Em outubro/24 ficamos pesarosos e rendemos homenagem à grande voz da televisão brasileira. Cid Moreira, locutor e âncora daquele que foi um dos maiores telejornais da tv mundial: o Jornal Nacional. Com sua competência e talento excepcional, narrou com tristeza a derrocada da Varig em 1991; as mortes de Lúcio Alves, em 1993 e de Tom Jobim, em 1994.
Seu poder de comunicação foi emprestado com muita dignidade à leitura dos textos bíblicos e se tornou uma referência, sempre buscada, para inúmeras edições de vídeos e eventos cristãos. Com entonação grave e perfeita, conseguiu dar amplitude às palavras de louvor que a tantos trouxe paz, conforto e estímulos à vida sob os ensinamentos do grande livro.
O sentimento de pesar e impotência diante da morte, especialmente de alguém de sua importância para a história do jornalismo, quase como se fosse um parente, talvez sirva para nos lembrar que a vida é um presente e precisa ser tratada com zelo, desvelo e alegria.
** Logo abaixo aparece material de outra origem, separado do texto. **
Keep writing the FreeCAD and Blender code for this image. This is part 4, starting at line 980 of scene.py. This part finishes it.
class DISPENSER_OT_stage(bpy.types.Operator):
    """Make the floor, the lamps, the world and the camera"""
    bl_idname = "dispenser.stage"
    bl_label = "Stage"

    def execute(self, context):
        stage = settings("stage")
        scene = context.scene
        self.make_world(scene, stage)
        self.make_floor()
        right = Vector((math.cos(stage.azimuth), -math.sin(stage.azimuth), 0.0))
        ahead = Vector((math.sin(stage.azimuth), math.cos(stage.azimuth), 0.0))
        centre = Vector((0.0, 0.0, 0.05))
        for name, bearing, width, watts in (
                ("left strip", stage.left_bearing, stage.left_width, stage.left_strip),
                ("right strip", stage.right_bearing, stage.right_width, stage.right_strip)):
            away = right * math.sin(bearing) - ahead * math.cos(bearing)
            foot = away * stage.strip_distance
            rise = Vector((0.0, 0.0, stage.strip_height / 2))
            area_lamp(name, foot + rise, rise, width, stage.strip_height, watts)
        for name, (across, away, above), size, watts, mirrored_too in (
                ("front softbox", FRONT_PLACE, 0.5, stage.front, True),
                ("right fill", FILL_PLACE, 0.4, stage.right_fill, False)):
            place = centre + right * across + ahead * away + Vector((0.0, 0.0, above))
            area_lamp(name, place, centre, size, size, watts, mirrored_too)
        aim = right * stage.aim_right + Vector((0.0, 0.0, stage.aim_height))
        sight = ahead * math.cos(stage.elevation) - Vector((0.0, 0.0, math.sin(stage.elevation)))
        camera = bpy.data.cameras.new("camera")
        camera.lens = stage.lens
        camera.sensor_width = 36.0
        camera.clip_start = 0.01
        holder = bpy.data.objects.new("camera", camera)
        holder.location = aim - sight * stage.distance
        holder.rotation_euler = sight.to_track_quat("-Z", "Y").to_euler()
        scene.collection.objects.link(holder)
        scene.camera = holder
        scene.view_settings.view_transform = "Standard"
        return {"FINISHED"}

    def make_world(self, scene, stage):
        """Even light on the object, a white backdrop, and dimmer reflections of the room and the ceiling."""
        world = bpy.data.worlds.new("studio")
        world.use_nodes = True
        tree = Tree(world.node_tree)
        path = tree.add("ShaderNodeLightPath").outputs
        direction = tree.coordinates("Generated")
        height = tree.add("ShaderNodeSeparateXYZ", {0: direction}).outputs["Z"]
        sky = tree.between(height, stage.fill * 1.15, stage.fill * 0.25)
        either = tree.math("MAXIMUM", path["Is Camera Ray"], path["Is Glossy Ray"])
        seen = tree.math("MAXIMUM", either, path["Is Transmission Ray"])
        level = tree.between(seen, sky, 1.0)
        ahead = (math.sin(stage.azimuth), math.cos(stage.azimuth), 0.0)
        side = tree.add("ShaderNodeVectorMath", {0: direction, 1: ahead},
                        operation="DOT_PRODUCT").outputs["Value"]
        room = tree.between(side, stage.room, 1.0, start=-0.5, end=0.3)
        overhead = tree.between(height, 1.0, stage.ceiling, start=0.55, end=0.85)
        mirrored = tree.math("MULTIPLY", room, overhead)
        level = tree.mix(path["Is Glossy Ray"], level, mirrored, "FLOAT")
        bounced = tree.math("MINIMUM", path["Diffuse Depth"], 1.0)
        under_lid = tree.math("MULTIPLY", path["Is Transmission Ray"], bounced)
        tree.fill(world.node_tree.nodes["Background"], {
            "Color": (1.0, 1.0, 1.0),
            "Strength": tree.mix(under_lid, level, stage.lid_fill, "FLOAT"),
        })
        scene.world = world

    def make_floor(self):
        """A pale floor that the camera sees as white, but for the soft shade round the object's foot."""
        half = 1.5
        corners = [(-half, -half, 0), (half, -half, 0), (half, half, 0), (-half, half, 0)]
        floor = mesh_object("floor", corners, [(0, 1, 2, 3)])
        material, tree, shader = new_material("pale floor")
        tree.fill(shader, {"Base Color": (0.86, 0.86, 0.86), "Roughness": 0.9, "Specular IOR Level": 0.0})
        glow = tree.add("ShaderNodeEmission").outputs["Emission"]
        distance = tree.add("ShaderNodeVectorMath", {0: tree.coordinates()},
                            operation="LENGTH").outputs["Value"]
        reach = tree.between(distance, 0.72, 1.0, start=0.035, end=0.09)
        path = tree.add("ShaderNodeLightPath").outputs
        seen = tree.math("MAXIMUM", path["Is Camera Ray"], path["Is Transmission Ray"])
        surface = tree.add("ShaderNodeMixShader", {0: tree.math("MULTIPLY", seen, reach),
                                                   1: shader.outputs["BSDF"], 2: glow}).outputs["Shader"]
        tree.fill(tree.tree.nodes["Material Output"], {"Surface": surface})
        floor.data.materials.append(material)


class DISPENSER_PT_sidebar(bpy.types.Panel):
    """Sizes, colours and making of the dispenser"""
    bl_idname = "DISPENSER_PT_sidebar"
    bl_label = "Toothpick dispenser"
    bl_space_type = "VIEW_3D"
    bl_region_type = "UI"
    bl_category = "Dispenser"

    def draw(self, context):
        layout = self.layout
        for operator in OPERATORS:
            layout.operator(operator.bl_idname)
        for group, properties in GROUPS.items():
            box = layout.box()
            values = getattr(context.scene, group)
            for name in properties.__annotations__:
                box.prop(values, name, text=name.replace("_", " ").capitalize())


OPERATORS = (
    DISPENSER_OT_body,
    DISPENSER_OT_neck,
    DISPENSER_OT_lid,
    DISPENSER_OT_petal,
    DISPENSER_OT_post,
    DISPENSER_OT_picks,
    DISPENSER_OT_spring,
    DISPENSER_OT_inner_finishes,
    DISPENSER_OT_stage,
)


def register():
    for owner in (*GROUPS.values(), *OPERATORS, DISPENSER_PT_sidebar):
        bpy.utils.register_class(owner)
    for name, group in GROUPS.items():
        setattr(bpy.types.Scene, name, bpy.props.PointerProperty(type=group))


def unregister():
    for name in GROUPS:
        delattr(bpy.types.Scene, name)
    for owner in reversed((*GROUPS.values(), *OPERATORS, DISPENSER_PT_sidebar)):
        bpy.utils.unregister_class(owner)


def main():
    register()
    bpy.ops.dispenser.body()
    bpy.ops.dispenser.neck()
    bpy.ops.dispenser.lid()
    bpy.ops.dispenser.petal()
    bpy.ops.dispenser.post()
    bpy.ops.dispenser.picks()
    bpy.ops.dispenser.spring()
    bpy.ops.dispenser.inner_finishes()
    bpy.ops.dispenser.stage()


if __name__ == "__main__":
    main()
É imprescindível que, enquanto seres humanos, sejamos capazes de pensar e alterar, conscientemente, o nosso espaço vital, valorizando cada instante e aprendendo a respeitar o próximo como forma de tornar nossa caminhada mais leve e produtiva.
Nesses tempos de busca insana de poder pelo poder, em que o outro é apenas um degrau a ser vencido, outros sintomas doentios se levantam como aquele citado nas “histórias” de Heródoto, a Síndrome da Papoula Alta ou, ainda, a Síndrome do Pequeno Poder, bem retratado no livro de Erich Maria Remarque, “Nada de Novo no Front”.
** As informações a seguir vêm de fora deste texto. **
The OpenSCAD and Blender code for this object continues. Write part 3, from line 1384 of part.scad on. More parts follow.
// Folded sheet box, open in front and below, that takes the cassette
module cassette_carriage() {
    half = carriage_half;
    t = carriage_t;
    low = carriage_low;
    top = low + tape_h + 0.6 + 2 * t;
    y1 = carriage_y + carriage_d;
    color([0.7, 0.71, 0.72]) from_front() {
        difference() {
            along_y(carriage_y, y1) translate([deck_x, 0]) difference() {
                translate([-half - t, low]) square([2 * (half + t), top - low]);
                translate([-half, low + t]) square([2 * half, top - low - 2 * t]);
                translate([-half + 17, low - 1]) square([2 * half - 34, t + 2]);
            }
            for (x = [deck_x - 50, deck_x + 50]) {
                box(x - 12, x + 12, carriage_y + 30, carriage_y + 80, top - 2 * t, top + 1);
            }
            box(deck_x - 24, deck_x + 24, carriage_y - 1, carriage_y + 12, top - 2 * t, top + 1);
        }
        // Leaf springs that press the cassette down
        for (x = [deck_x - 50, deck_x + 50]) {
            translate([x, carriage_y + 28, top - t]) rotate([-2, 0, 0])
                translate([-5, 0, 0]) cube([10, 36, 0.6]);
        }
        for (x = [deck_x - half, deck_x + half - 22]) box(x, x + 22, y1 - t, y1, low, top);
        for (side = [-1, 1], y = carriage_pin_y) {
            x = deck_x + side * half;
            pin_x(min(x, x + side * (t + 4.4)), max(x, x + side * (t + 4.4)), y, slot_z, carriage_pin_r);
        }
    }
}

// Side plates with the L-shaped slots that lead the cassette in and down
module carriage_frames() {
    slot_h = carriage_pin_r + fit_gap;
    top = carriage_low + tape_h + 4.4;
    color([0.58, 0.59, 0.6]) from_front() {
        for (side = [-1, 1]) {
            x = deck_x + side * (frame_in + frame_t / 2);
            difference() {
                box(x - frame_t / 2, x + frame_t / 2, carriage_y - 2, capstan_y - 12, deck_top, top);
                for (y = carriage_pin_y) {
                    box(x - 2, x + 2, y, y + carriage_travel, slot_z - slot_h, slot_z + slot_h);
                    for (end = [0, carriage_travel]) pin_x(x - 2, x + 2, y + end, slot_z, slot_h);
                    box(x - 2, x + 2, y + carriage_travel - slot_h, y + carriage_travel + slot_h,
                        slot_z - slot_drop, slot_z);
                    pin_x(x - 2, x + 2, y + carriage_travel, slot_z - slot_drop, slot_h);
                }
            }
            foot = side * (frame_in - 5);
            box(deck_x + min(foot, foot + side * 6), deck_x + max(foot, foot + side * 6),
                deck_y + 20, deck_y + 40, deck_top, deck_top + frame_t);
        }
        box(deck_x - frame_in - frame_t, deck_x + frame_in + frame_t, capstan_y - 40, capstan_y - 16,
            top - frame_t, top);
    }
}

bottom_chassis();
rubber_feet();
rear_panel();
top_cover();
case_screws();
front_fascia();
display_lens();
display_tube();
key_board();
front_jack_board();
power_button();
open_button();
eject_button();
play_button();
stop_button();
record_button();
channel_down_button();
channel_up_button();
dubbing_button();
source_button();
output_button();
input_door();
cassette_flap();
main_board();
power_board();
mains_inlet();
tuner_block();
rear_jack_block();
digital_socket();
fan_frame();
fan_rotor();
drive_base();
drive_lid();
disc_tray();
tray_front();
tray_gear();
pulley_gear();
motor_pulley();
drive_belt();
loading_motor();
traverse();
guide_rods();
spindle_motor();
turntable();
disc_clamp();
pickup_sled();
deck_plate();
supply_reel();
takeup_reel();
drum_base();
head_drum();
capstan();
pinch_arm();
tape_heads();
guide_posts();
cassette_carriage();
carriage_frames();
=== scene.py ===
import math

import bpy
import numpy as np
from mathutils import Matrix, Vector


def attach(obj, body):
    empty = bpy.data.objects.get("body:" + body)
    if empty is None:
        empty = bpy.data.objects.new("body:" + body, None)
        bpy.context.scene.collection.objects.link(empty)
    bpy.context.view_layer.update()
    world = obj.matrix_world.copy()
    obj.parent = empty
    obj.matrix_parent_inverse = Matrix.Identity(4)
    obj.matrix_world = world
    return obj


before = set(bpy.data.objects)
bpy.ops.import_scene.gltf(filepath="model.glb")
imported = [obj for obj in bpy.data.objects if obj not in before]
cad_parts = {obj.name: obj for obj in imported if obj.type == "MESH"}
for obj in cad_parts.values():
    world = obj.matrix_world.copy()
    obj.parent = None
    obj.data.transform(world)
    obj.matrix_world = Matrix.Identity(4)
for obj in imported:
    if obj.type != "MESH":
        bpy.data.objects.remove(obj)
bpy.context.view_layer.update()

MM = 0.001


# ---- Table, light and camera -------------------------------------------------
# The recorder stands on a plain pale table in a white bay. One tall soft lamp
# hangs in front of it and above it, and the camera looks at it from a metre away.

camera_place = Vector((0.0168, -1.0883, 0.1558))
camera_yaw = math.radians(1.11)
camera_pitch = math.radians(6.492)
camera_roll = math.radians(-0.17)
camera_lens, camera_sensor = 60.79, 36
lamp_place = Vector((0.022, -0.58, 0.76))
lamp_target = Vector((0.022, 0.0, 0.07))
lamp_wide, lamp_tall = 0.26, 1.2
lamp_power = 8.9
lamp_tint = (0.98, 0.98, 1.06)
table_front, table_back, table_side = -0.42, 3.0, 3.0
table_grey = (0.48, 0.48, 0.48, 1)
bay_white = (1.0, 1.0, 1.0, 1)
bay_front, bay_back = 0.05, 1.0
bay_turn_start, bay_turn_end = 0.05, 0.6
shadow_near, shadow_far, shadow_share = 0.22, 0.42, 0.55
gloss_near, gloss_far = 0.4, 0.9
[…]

Mesmo com angústia pela partida do grande Cid Moreira, é sempre bom atentar para a lição de Ângela Ro Ro, na música do disco homônimo “Só nos resta viver” (1980): “A vida é bela, só nos resta…”
2 Comments
rapaz…. sabe outro ponto que também é muito impactante nesse texto!? Já tivemos como referência cultural nomes como Tom Jobim, Ariano Suassuna e a inesquecível voz de Lúcio Alves. Mas agora, testemunhamos nossa cultura ser referenciada pelos “Mcs” da vida, e por mulheres que fizeram de suas curvas o único motivo para se autointitularem artistas. Triste momento de nossa cultura.
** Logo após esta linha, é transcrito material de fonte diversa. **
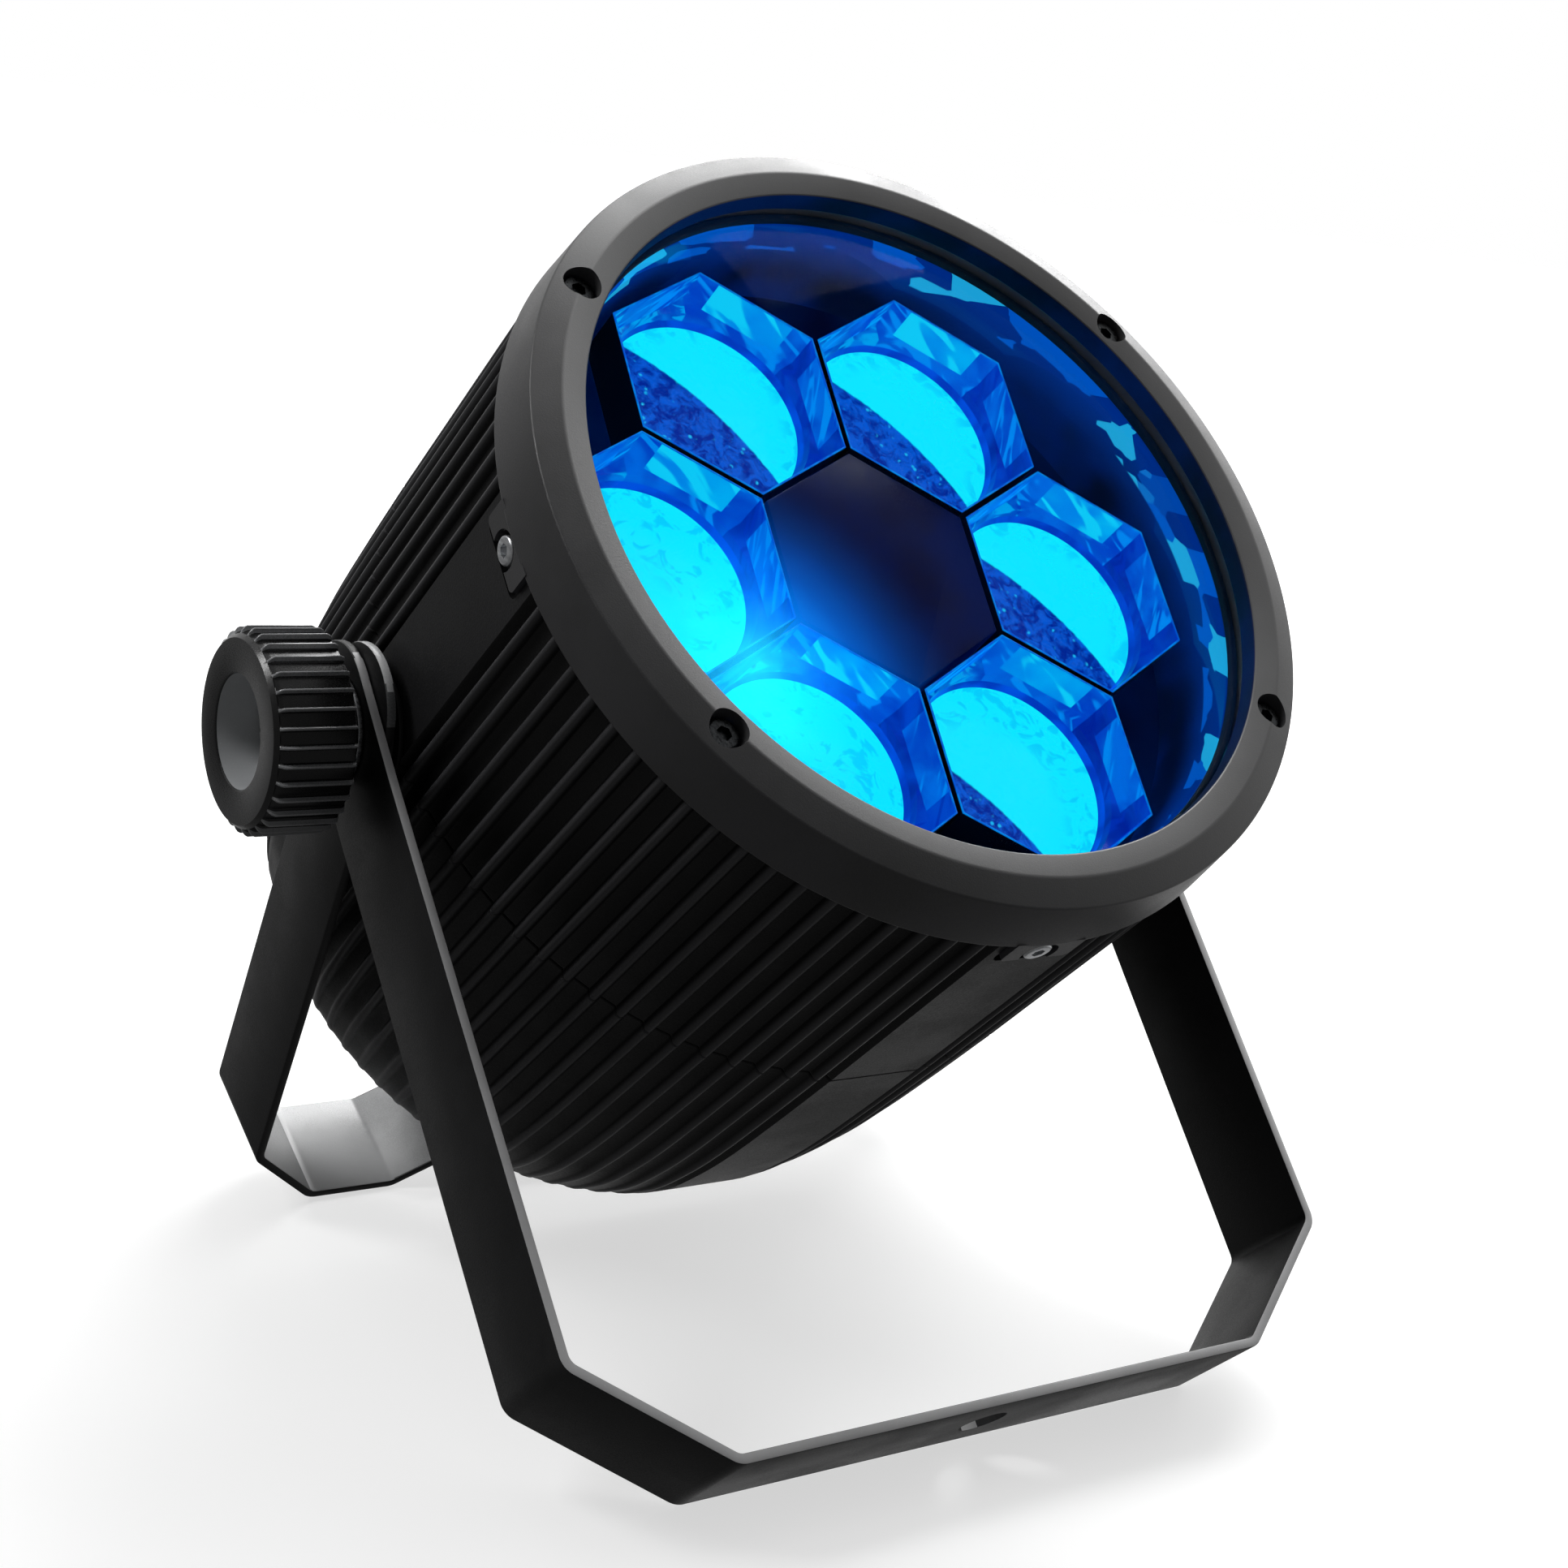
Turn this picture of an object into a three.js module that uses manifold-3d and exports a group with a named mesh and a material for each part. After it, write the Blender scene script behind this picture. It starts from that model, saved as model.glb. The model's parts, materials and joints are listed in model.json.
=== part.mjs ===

Mário, que texto maravilhoso! É daqueles que a gente lê com calma, sentindo o peso e a beleza de cada palavra. Você conseguiu costurar história, cultura, jornalismo e sensibilidade com uma elegância impressionante. A forma como conectou nomes como Ariano Suassuna, Tom Jobim, Cid Moreira e até referências históricas como a Fordlândia e a Coluna Prestes foi simplesmente genial. É uma aula de memória afetiva e lucidez crítica — uma verdadeira homenagem à vida e à memória. Parabéns por esse olhar tão generoso e profundo sobre o tempo e sobre as pessoas que marcaram épocas. De verdade: seu texto é daqueles que a gente guarda.